The authors say that the root of Africa’s economic and developmental woes, of course, lie in its problems trying to recover from its colonialist past. They state that noted academic and author Frantz Fanon accurately predicted that many Africans in poor areas would eventually turn on their own people once their conditions improved and the gap between the rich and the poor widened in African society.
According to Mbah and Igariwey, contrary to what many people may believe, military dictatorships, specifically in Africa, are often much more unstable than the ones who have taken power via citizen-led coups. They cite Ghana and Nigeria as specific cases of countries that have experienced cycles of political corruption and instability. This instability is only exacerbated by intervention from neo-colonialist, neoliberal organizations such as the World Bank, the International Monetary Fund, and the Structural Adjustment Program. Desperate to avoid bankruptcy, African countries will often bend the knee of austerity toward these institutions and cut public services, making people even more unhappy, which, naturally, leads to more instability. The authors argue that chaotic environments such as these are ripe ones in which anarchist movements can grow, but there are still massive barriers that need to be overcome before that happens. That said, there is still some hope.

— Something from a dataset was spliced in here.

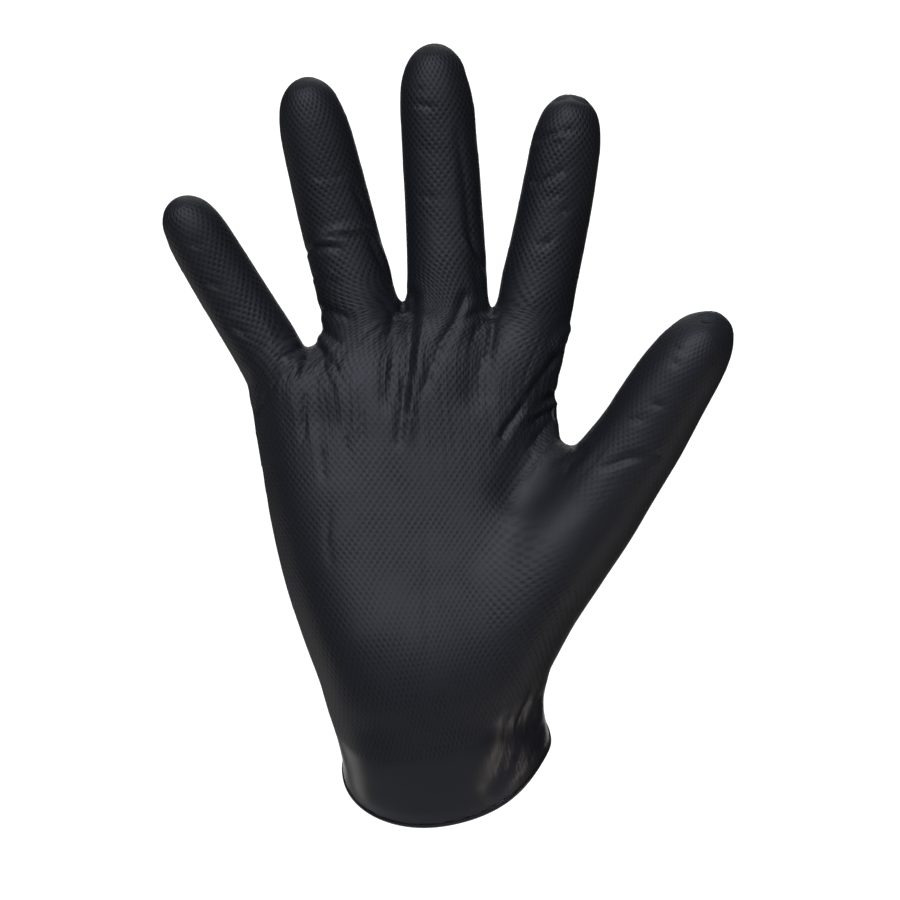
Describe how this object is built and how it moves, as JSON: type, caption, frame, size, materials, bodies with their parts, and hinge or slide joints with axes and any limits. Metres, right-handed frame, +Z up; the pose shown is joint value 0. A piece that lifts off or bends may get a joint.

Anarchism is an extremely niche subject in Africa. Much like in America and many other places around the world, in Africa, the few people who know about anarchism are likely to view it as some sort of crazy, fringe, ultra-lefty ideology that shouldn’t be taken very seriously. According to the authors, this is the result of several factors, including the African education system, which, to this day, is heavily influenced by its former colonial rulers. Of course, this is only taking into account those students who actually can be educated in the modern sense. Relatively speaking, it is still only a privileged few in Africa that even have a chance of going to a proper school. In short, many Africans have been denied a comprehensive education in the first place, and those who do have one have been misled or not taught at all about topics such as anarchism and socialism.
Another problem the authors discuss in the chapter is the legal system set up in many African nations. Many countries on the continent have laws on the books that classify any actions advocating for overthrowing the government or changing the statist status quo as an act of treason against the nation, which is often punishable by death, so even Africans who may otherwise agree with more radical sentiments are intimidated into silence for fear of retribution or execution at the hands of the state. Many African nations, particularly those under military dictatorships, are especially harsh toward trade unions, greatly limiting their power and influence at best and crushing them altogether at worst.
Another problem that anarchism has faced in Africa is clashes between various ethnic groups. Even though workers throughout the continent are in the same position and have the same class interests, ethnic and cultural differences have been a huge impediment to solidarity among them. This fact has been exploited and exacerbated by both corporations and military dictatorships in various countries to crack down even harder on labor movements and institute even more draconian policies.
Furthermore, religious opposition to the questioning of authority figures and the belief in a paradise in the afterlife are other reasons given in this chapter for anarchism’s lack of success in Africa. According to the authors, the cultures of many African nations tend to be quite conservative or reactionary, teaching most citizens to accept the status quo and obey authorities without question. The authors advocate for what they deem “international solidarity” with other parts of the world in order to assist African anarchist movements.
The final chapter in the book re-emphasizes the authors’ belief that anarchism is the solution to many of the problems Africa continues to experience including violence, inequality, and corruption. While sympathetic to the many nationalist and patriotic movements that exist in the many nations across the continent, Mbah and Igariwey argue that these movements are only amplifying tensions between communities and are not helpful in the long run for African liberation or prosperity. They state again that both capitalism and state “socialism” have failed Africa as they have failed everywhere else, so the continent has no other alternative but anarchism as a viable model of organization.
This book manages to say a whole lot in a relatively small amount of time and space. The book is only 108 pages long, but it is packed with information that is well-sourced and well-written. Originally, I was going to divide my commentary into a positive section and a negative one, but I don’t have a lot of negative things to say. One of my only criticisms is that it comes across as a little too academic and dry at times. I think the authors could have done a bit more to make the book slightly more accessible in order to broaden its appeal. In a way, it’s written more like a college essay or dissertation, rather than a public-facing book. Apart from that, there’s not a lot of downsides to this book. It is still a remarkably enjoyable book to read and it is extremely informative. There is very little information about anarchism in Africa, but African Anarchism: The History of a Movement is an excellent place to start
Although the book was written in 1997, many of the problems discussed in the book by Mbah and Igariwey are still relevant today, so African Anarchism holds up really well despite being published over 25 years ago. This tiny book can give even the most knowledgeable anarchist a tremendous insight into Africa and its relationship with anarchism and the labor movement. I learned a lot from it and I hope many more readers will learn a lot as well.
As a brief update on some of the countries discussed in this article, today, one of the most prominent anarchist groups in South Africa is the Zabalaza Anarchist Communist Front (ZACF), founded in 2003. In Egypt, inspired by the Arab Spring uprisings, two anarchist groups emerged in 2011: Black Flag and the Egyptian Libertarian Socialist Movement. Similarly, there has been a growth in the awareness and popularity of anarchism in Tunisia since the Arab Spring. Finally, since the coup that ousted Robert Mugabe from power in 2017, efforts have been made by anarchists in Zimbabwe to establish a more organized and definitive anarchist movement in the country.